REQUIREMENT:
Repeat exactly the lines from the one containing "polyhedron(points = points, faces" through the one containing "its imported model.", both lines included, please, without any other lines.

PROVIDED DATA:
= = = =

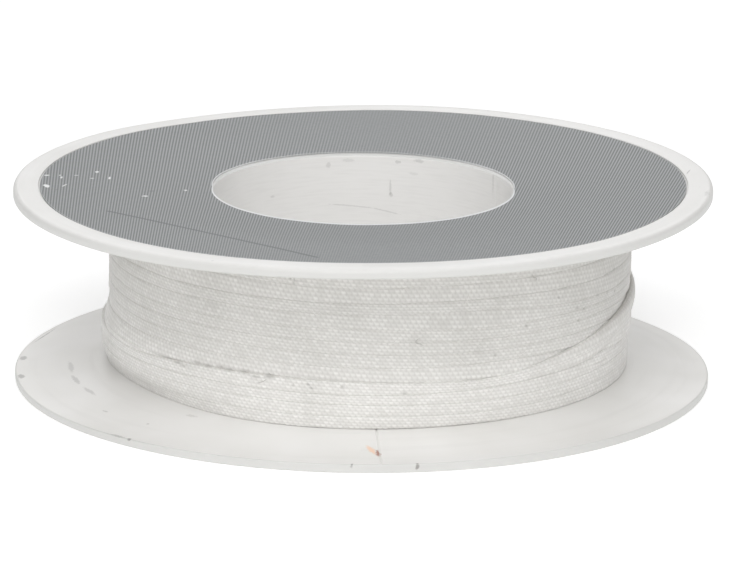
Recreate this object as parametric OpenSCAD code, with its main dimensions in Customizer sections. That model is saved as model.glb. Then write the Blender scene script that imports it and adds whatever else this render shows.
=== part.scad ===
// Cord reel: two moulded flanges with collars that plug into a barrel tube, a ring label
// on the upper flange, and a braided cord wound on the barrel.
// The reel stands on its lower flange. The origin is the middle of that flange's foot ring.

/* [Reel] */
// Diameter of both flanges
flange_d = 100; // [84:1:130]
// Height of the whole reel, standing on one flange
reel_h = 29; // [24:0.5:36]
// Diameter of the bore that a spindle goes through
bore_d = 42.8; // [34:0.2:50]

/* [Flange] */
// Thickness of a flange at its rim
edge_t = 1.5; // [1.2:0.1:2.5]
// Thickness of a flange where the barrel stands on it
root_t = 2.15; // [1.8:0.05:3.5]
// How far the outer face sinks from the foot ring to the bore
dish = 1.5; // [0.5:0.1:2.5]
// Rounding of the rim's corner on the outer face
edge_r = 0.65; // [0.3:0.05:0.8]
// Rounding of the rim's corner on the cord's side
inner_edge_r = 0.2; // [0.1:0.05:0.35]
// Width of the flat ring that a flange stands on, rounding not counted
foot_w = 1; // [0.6:0.1:3]
// Depth of the recess for the label
recess_depth = 0.25; // [0.2:0.05:0.5]
// Bevel at the bore's mouth and at the collar's tip
bevel = 0.4; // [0.2:0.05:0.8]

/* [Barrel] */
// Wall of the collar, which is the wall of the bore
collar_t = 1.3; // [1:0.1:2]
// Wall of the barrel tube
barrel_t = 1.25; // [1:0.05:2.5]
// Clearance between a collar and the barrel tube, on the radius
collar_fit = 0.05; // [0.02:0.01:0.15]
// Gap between the two collars' tips inside the barrel
collar_gap = 0.3; // [0.1:0.1:1]

/* [Label] */
// Distance from the foot ring to the label's recess
recess_inset = 1.95; // [0.5:0.05:4]
// Thickness of the label
label_t = 0.2; // [0.1:0.05:0.3]
// White margin between the label's inner edge and the bore
label_margin = 0.5; // [0.4:0.1:3]
// Clearance round the label in its recess
label_fit = 0.2; // [0.1:0.05:0.5]
// Thickness of the label's adhesive
label_glue = 0.03; // [0.02:0.01:0.05]

/* [Cord] */
// Diameter of the cord
cord_d = 1.8; // [1.5:0.1:2.6]
// Diameter over the layer that fills the whole width between the flanges
wound_d = 74.4; // [66:0.2:76]
// How far the wound cord sits off the reel's axis, towards +X
wound_shift = 0.8; // [0:0.1:1.2]
// Whole turns of the unfinished layer that lies over the lowest turns
band_turns = 3; // [1:1:4]
// Clear gap kept between the modelled turns, which makes their tube thinner than the cord
turn_gap = 0.44; // [0.43:0.01:0.6]
// Clearance of the wound cord from the flanges and the barrel
cord_fit = 0.1; // [0.05:0.05:0.3]

/* [Cord's ends] */
// Angle where the free end is tucked in, anticlockwise from +X
tuck_a = 250; // [230:1:260]
// Angle between the free end and the start of the full layer
ends_apart = 6; // [5:1:12]
// Angle where the last stretch leaves the band
climb_a = 280; // [270:1:300]
// Angle that the last stretch takes to climb from the band to the upper flange
climb_sweep = 230; // [160:5:260]

/* [Hidden] */

$fn = 96;
white_plastic = "#eceae4";
label_grey = "#8f9492";
cord_white = "#e6e5e0";

// Flange
flange_r = flange_d / 2;
bore_r = bore_d / 2;
foot_r = flange_r - edge_r;
groove_r = flange_r - inner_edge_r;
foot_inner_r = foot_r - foot_w;
recess_r = foot_inner_r - recess_inset;
collar_r = bore_r + collar_t;
barrel_r = collar_r + collar_fit + barrel_t;
seat_r = barrel_r + bevel;
corner_steps = 6;

// Height of a flange's outer face above its own foot ring, before the recess is cut
function outer_face_z(r) = dish * (foot_inner_r - r) / (foot_inner_r - bore_r);
root_z = outer_face_z(barrel_r) + recess_depth + root_t;
// Height of the face that the cord lies against
function inner_face_z(r) = root_z + (edge_t - root_z) * (r - seat_r) / (groove_r - seat_r);
collar_top = (reel_h - collar_gap) / 2;

// Cord: the full layer runs down, the band starts back up over it, and the last stretch climbs
// to the upper flange, runs along it and is tucked in beside the full layer's start
rings = 24;
sides = 6;
tube_r = (cord_d - turn_gap) / 2;
lay_r = (wound_d - cord_d) / 2;
core_r = lay_r * cos(180 / rings) - tube_r - cord_fit;
low_z = inner_face_z(lay_r - wound_shift) + cord_d / 2;
high_z = reel_h - low_z;
turns = floor((high_z - low_z) / cord_d);
pitch = (high_z - low_z) / turns;

// Turns, counted from the end of the full layer: the cord moves out a layer, then rises
layer_from = -0.15;
layer_over = 0.45;
rise_from = 0.2;
start_a = tuck_a + ends_apart;
climb_turns = climb_sweep / 360;
climb_from = band_turns + (climb_a - start_a) / 360;
last_turn = band_turns + 1 - ends_apart / 360;
climb_z = pitch * (climb_from - rise_from);
bend_r = 1.2;
bend_steps = 3;
end_run = 2 * tube_r + 0.05;
notch_w = 2 * (tube_r + cord_fit);
tuck_floor_r = lay_r - bend_r - end_run;

function smooth(u) = let (v = min(max(u, 0), 1)) v * v * (3 - 2 * v);
function polar(r, a, z) = [r * cos(a), r * sin(a), z];

// Radius and height of the cord's middle, t turns after the full layer's end
function cord_r(t) = lay_r + cord_d * smooth((t - layer_from) / layer_over);
function cord_z(t) =
    t < 0 ? low_z - pitch * t
    : t < climb_from ? low_z + pitch * max(t - rise_from, 0)
    : low_z + climb_z
        + (high_z - low_z - climb_z) * smooth((t - climb_from) / climb_turns);
function cord_point(t) = polar(cord_r(t), start_a + 360 * t, cord_z(t));

// A square end: straight out from its notch's floor, then a bend into the lay of the turns
function end_point(a, r, z, run, side, along) =
    polar(r - bend_r - run, a, z) + side * along * [-sin(a), cos(a), 0];
function square_end(a, r, z, side) = concat(
    [polar(tuck_floor_r, a, z), polar(r - bend_r, a, z)],
    [for (i = [1 : bend_steps])
        let (b = 90 * i / (bend_steps + 1))
        end_point(a, r, z, -bend_r * sin(b), side, bend_r * (1 - cos(b)))]);

function reversed(list) = [for (i = [len(list) - 1 : -1 : 0]) list[i]];
lay_points = [for (i = [1 : round((turns + last_turn) * rings) - 1])
    cord_point(i / rings - turns)];
cord_path = concat(
    square_end(start_a, lay_r, high_z, 1),
    lay_points,
    reversed(square_end(tuck_a, cord_r(last_turn), high_z, -1)));

// The tube's least clear gap to itself, measured between points half a turn or more apart
path_end = len(cord_path) - 1;
tube_gap = min([for (i = [0 : path_end], j = [i + rings / 2 : path_end])
    norm(cord_path[i] - cord_path[j])]) - 2 * tube_r;
echo(least_gap_of_the_tube_to_itself_mm = tube_gap, turns = turns + last_turn);

// A flange standing on its foot ring, with its collar pointing up
module flange() {
    hub_z = outer_face_z(bore_r + bevel) + recess_depth;
    function corner(r, z, radius, from) = [for (i = [0 : corner_steps])
        let (a = from + 90 * i / corner_steps)
        [r + radius * cos(a), z + radius * sin(a)]];
    rotate_extrude()
        polygon(concat(
            corner(foot_r, edge_r, edge_r, -90),
            corner(groove_r, edge_t - inner_edge_r, inner_edge_r, 0),
            [[seat_r, root_z], [collar_r, root_z]],
            [[collar_r, collar_top - bevel], [collar_r - bevel, collar_top]],
            [[bore_r, collar_top], [bore_r, hub_z + bevel], [bore_r + bevel, hub_z]],
            [[recess_r, outer_face_z(recess_r) + recess_depth]],
            [[recess_r, outer_face_z(recess_r)], [foot_inner_r, 0]]));
}

module lower_flange() {
    color(white_plastic) flange();
}

module upper_flange() {
    color(white_plastic)
        translate([0, 0, reel_h])
            mirror([0, 0, 1])
                flange();
}

// The tube that the cord is wound on, standing on both flanges' seats
module barrel() {
    color(white_plastic)
        translate([0, 0, root_z])
            difference() {
                cylinder(h = reel_h - 2 * root_z, r = barrel_r);
                translate([0, 0, -1])
                    cylinder(h = reel_h, r = collar_r + collar_fit);
            }
}

// A thin ring lying on the dished face
module ring_label() {
    inner_r = bore_r + label_margin;
    outer_r = recess_r - label_fit;
    function seat_z(r) = reel_h - outer_face_z(r) - recess_depth + label_glue;
    color(label_grey)
        rotate_extrude()
            polygon([
                [inner_r, seat_z(inner_r)], [outer_r, seat_z(outer_r)],
                [outer_r, seat_z(outer_r) + label_t], [inner_r, seat_z(inner_r) + label_t]]);
}

// The layers under the outer one, as one plain ring with a notch for each tucked end
module inner_layers() {
    inner_r = barrel_r + cord_fit;
    far_r = core_r + wound_shift;
    function low(r) = inner_face_z(max(r, seat_r)) + cord_fit;
    color(cord_white)
        difference() {
            intersection() {
                rotate_extrude()
                    polygon([
                        [inner_r, low(inner_r)], [seat_r, low(seat_r)], [far_r, low(far_r)],
                        [far_r, reel_h - low(far_r)], [seat_r, reel_h - low(seat_r)],
                        [inner_r, reel_h - low(inner_r)]]);
                translate([wound_shift, 0, 0])
                    cylinder(h = reel_h, r = core_r);
            }
            translate([wound_shift, 0, high_z - notch_w / 2])
                for (a = [start_a, tuck_a])
                    rotate([0, 0, a])
                        translate([tuck_floor_r, -notch_w / 2, 0])
                            cube([cord_d, notch_w, reel_h]);
        }
}

// One unbroken tube along the points of path
module cord_tube(path) {
    last = len(path) - 1;
    function unit(v) = v / norm(v);
    function heading(i) = unit(path[min(i + 1, last)] - path[max(i - 1, 0)]);
    points = [for (i = [0 : last])
        let (ahead = heading(i), out = unit(cross(ahead, [0, 0, 1])), up = cross(out, ahead))
        for (s = [0 : sides - 1])
            path[i] + tube_r * (cos(360 * s / sides) * out + sin(360 * s / sides) * up)];
    wall = [for (i = [0 : last - 1], s = [0 : sides - 1])
        let (a = i * sides + s, b = i * sides + (s + 1) % sides)
        each [[a, b, a + sides], [b, b + sides, a + sides]]];
    cap = [for (s = [1 : sides - 2]) [0, s + 1, s]];
    far_cap = [for (s = [1 : sides - 2]) [last * sides, last * sides + s, last * sides + s + 1]];
    polyhedron(points = points, faces = concat(wall, cap, far_cap));
}

module outer_turns() {
    color(cord_white)
        translate([wound_shift, 0, 0])
            cord_tube(cord_path);
}

lower_flange();
upper_flange();
barrel();
ring_label();
inner_layers();
outer_turns();
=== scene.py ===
"""Looks of a cord reel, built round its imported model.

The reel is two moulded flanges whose collars plug into a barrel tube, a printed ring label on
the upper flange, and a thin braided cord wound on the barrel. Lengths are in millimetres until
a mesh is made. Azimuths are in degrees from the front (-Y), positive towards +X.
"""

import logging
import math
from collections.abc import Mapping, Sequence
from dataclasses import dataclass
from enum import Enum
from typing import Any

import bpy
import numpy as np
from mathutils import Matrix, Vector


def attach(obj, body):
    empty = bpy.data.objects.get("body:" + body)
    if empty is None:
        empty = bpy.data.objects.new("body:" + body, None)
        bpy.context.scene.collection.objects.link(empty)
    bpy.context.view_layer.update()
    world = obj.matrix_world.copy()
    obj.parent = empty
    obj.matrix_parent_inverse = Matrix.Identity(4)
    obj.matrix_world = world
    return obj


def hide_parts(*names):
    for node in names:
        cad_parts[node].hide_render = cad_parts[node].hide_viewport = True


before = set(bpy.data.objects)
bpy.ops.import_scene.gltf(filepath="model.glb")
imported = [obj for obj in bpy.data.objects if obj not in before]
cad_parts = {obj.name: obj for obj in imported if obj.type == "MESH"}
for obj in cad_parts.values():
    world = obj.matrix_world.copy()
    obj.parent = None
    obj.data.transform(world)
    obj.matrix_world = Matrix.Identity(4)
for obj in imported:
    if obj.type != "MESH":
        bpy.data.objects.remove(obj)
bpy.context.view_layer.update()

log = logging.getLogger("cord_reel")

MM = 0.001
TURN = 360.0
# Multiplied with a vector, this leaves out its height
LEVEL = np.array([1.0, 1.0, 0.0])
BAKE_MAP = "OFBake"

# Sockets of Blender's Mix node when it mixes colours
MIX_A, MIX_B, MIX_RESULT = 6, 7, 2


class Slot(Enum):
    """Material slots of the record."""

    PLASTIC = "spool_plastic"
    LABEL = "label_paper"
    CORD = "braided_cord"


class Side(Enum):
    """Which flange is meant: the one the reel stands on, or the labelled one."""

    LOWER = "lower"
    UPPER = "upper"


# ---------------------------------------------------------------- small mathematics


def smooth(value: np.ndarray | float) -> np.ndarray:
    """Returns value clipped to 0..1 and eased at both ends."""
    part = np.clip(value, 0.0, 1.0)
    return part * part * (3.0 - 2.0 * part)


def between(low: np.ndarray, high: np.ndarray, share: np.ndarray) -> np.ndarray:
    """Returns the value that lies that share of the way from low to high."""
    return low + (high - low) * share


def signed_power(value: np.ndarray, power: np.ndarray | float) -> np.ndarray:
    """Returns value raised to a power, with its sign kept."""
    return np.sign(value) * np.abs(value) ** power


def unit(rows: np.ndarray) -> np.ndarray:
    """Returns rows of vectors, each at a length of one."""
    return rows / np.linalg.norm(rows, axis=1, keepdims=True)


def wrapped(azimuth: np.ndarray | float) -> np.ndarray:
    """Returns azimuths between -180 and 180 degrees."""
    return (np.asarray(azimuth) + TURN / 2) % TURN - TURN / 2


def place(radius: np.ndarray, azimuth: np.ndarray, height: np.ndarray) -> np.ndarray:
    """Turns cylinder coordinates into points.

    Args:
        radius: Distances from the axis.
        azimuth: Degrees from the front.
        height: Heights above the foot ring.

    Returns:
        An array of points with x, y and z in its last dimension.
    """
    angle = np.radians(azimuth)
    return np.stack(
        np.broadcast_arrays(radius * np.sin(angle), -radius * np.cos(angle), height), -1
    )


def blurred(values: np.ndarray, sigma: float) -> np.ndarray:
    """Smooths a row of numbers.

    Args:
        values: The numbers.
        sigma: Width of the Gaussian, in samples.

    Returns:
        As many numbers, with the ends held.
    """
    reach = max(1, int(3 * sigma))
    kernel = np.exp(-0.5 * (np.arange(-reach, reach + 1) / sigma) ** 2)
    padded = np.pad(values, reach, mode="edge")
    return np.convolve(padded, kernel / kernel.sum(), mode="valid")


def wandering(rng: np.random.Generator, count: int, sigma: float, spread: float) -> np.ndarray:
    """Makes slow random variation.

    Args:
        rng: The seeded source.
        count: How many numbers.
        sigma: Their smoothness, in samples.
        spread: Their standard deviation.

    Returns:
        The numbers.
    """
    drift = blurred(rng.normal(size=count), sigma)
    return drift * spread / max(float(drift.std()), 1e-9)


# ---------------------------------------------------------------- meshes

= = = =

TASK ANSWER:
    polyhedron(points = points, faces = concat(wall, cap, far_cap));
}

module outer_turns() {
    color(cord_white)
        translate([wound_shift, 0, 0])
            cord_tube(cord_path);
}

lower_flange();
upper_flange();
barrel();
ring_label();
inner_layers();
outer_turns();
=== scene.py ===
"""Looks of a cord reel, built round its imported model.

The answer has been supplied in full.